## Description of the task
What lines of the data include the string "behind"? Copy them all.

## Data provided
##########
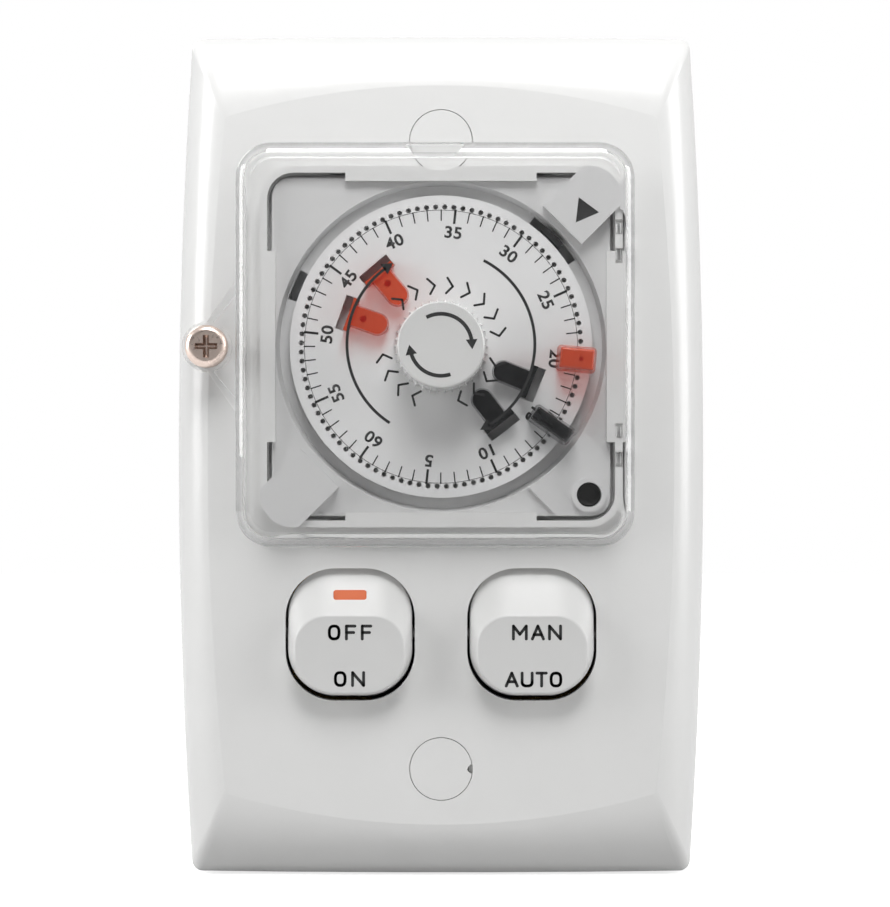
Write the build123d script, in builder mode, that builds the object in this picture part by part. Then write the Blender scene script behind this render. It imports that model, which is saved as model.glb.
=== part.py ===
# Timer light switch: a wall plate with a plug-in dial timer under a hinged clear cover and two rocker switches.
# X points right and Z up. The wall is the plane Y = 0, and the front faces -Y.
# A height below is a distance in front of the wall, so a negative one lies inside the wall.
import math
import os
from build123d import *

os.makedirs("parts", exist_ok=True)

# Driving dimensions, in millimetres and degrees
plate_depth = 9.0
plate_wall = 2.2
module_width = 45.0
case_depth = 30.0
plug_holes = 96
cover_front = 23.0
cover_wall = 1.4
rocker_width = 16.6
rocker_height = 17.0
rocker_swing = 12.0

# Fits and overruns
running_gap = 0.05
seat_gap = 0.05
free_gap = 0.3
overrun = 1.0

# Layout across the plate: the cover closes round the timer's frame, and its screw stands beside it
frame_gap = 0.6
frame_wall = 0.9
cover_end_room = 1.3
cover_screw_room = 1.7
cover_hinge_room = 0.2
screw_reach = 4.0
hinge_inset = 1.2
plate_margin = 2.5
aperture_half = module_width / 2 + frame_gap
frame_half = aperture_half + frame_wall
cover_left = -(frame_half + cover_screw_room + cover_wall)
cover_right = frame_half + cover_hinge_room + cover_wall
cover_width = cover_right - cover_left
cover_height = 2 * (frame_half + cover_end_room + cover_wall)
screw_x = cover_left - screw_reach
axis_x = cover_right - hinge_inset
plate_end_width = 2 * (plate_margin - screw_x)

# Layout down the plate: screw boss, timer, rockers, screw boss, which puts the bosses 84 mm apart
screw_head_r = 3.7
boss_wall = 1.0
boss_space = 0.8
rocker_slot = 0.35
rocker_space = 2.85
body_end = 4.0
plate_end = 14.25
body_height = rocker_height + 2 * body_end
boss_to_timer = aperture_half + screw_head_r + boss_space
timer_to_rocker = cover_height / 2 + rocker_space + rocker_slot + rocker_height / 2
rocker_to_boss = body_height / 2 + screw_head_r + boss_wall + boss_space
fixing_pitch = boss_to_timer + timer_to_rocker + rocker_to_boss
plate_height = fixing_pitch + 2 * plate_end
timer_z = fixing_pitch / 2 - boss_to_timer
rocker_z = rocker_to_boss - fixing_pitch / 2


def front(height):
    """The plane parallel to the wall at this height, facing the viewer."""
    return Plane.XZ.offset(height)


def dial_plane(height):
    """The same plane with its origin on the dial's axis."""
    return Plane(origin=(0, -height, timer_z), x_dir=(1, 0, 0), z_dir=(0, -1, 0))


def spoke(clock_deg, height):
    """A plane on the dial's axis whose local Y points outwards at this clock angle."""
    turn = math.radians(clock_deg)
    x_dir = (math.cos(turn), 0, -math.sin(turn))
    return Plane(origin=(0, -height, timer_z), x_dir=x_dir, z_dir=(0, -1, 0))


def on_dial(clock_deg, radius):
    """X and Z, from the dial's axis, of a point at this clock angle."""
    turn = math.radians(clock_deg)
    return radius * math.sin(turn), radius * math.cos(turn)


# Wall plate: outline with bowed sides, sloping borders that meet in mitres, hollow behind
side_bow = 1.9
end_bow = 0.25
outline_corner_r = 1.5
face_side_inset = 4.8
face_end_inset = 11.0
face_side_bow = 2.4
face_end_bow = 4.2
face_corner_r = 0.8
lip_height = 3.2
border_shares = ((0.0, 0.0), (0.18, 0.42), (0.5, 0.78), (1.0, 1.0))


def plate_outline(inset_share, skin):
    """The plate's outline between its rim (share 0) and its flat face (share 1), drawn in by a skin."""
    half_w = plate_end_width / 2 - inset_share * face_side_inset - skin
    half_h = plate_height / 2 - inset_share * face_end_inset - skin
    bow_w = side_bow + inset_share * (face_side_bow - side_bow)
    bow_h = end_bow + inset_share * (face_end_bow - end_bow)
    with BuildSketch() as outline:
        with BuildLine():
            ThreePointArc((half_w, -half_h), (half_w + bow_w, 0), (half_w, half_h))
            ThreePointArc((half_w, half_h), (0, half_h + bow_h), (-half_w, half_h))
            ThreePointArc((-half_w, half_h), (-half_w - bow_w, 0), (-half_w, -half_h))
            ThreePointArc((-half_w, -half_h), (0, -half_h - bow_h), (half_w, -half_h))
        make_face()
        fillet(outline.vertices(), outline_corner_r + inset_share * (face_corner_r - outline_corner_r))
    return outline.sketch_local


aperture_corner_r = 3.5
frame_top = 12.0
skirt_foot = 1.0
tab_length = 25.4
tab_reach = 1.1
tab_thickness = 0.95
module_face = frame_top - tab_thickness - seat_gap
flange_thickness = 3.0
catch_length = 8.0
catch_height = 0.9
catch_reach = 1.15
catch_pitch = 22.0
fixing_hole_r = 2.1
screw_seat = 2.0
cap_r = 4.15
cap_thickness = 1.0
cap_groove = 0.1
rocker_corner_r = 6.3
body_gap = 2.3
body_side = 0.6
pivot_overhang = 2.1
pivot_reach = rocker_width / 2 + pivot_overhang
body_width = 2 * (pivot_reach + body_side)
rocker_pitch = body_width + body_gap
axis_rise = 1.35
axis_height = plate_depth + axis_rise
hinge_r = 1.1
hinge_pin_r = 0.6
lug_length = 1.8
knuckle_length = 1.4
upper_hinge, lower_hinge = 14.0, -13.1
hinge_places = (upper_hinge, lower_hinge)
post_r = 3.0
insert_r = 2.2
insert_length = 4.4
knuckle_room = knuckle_length + 2 * free_gap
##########
## Response
Write the build123d script, in builder mode, that builds the object in this picture part by part. Then write the Blender scene script behind this render. It imports that model, which is saved as model.glb.
# Wall plate: outline with bowed sides, sloping borders that meet in mitres, hollow behind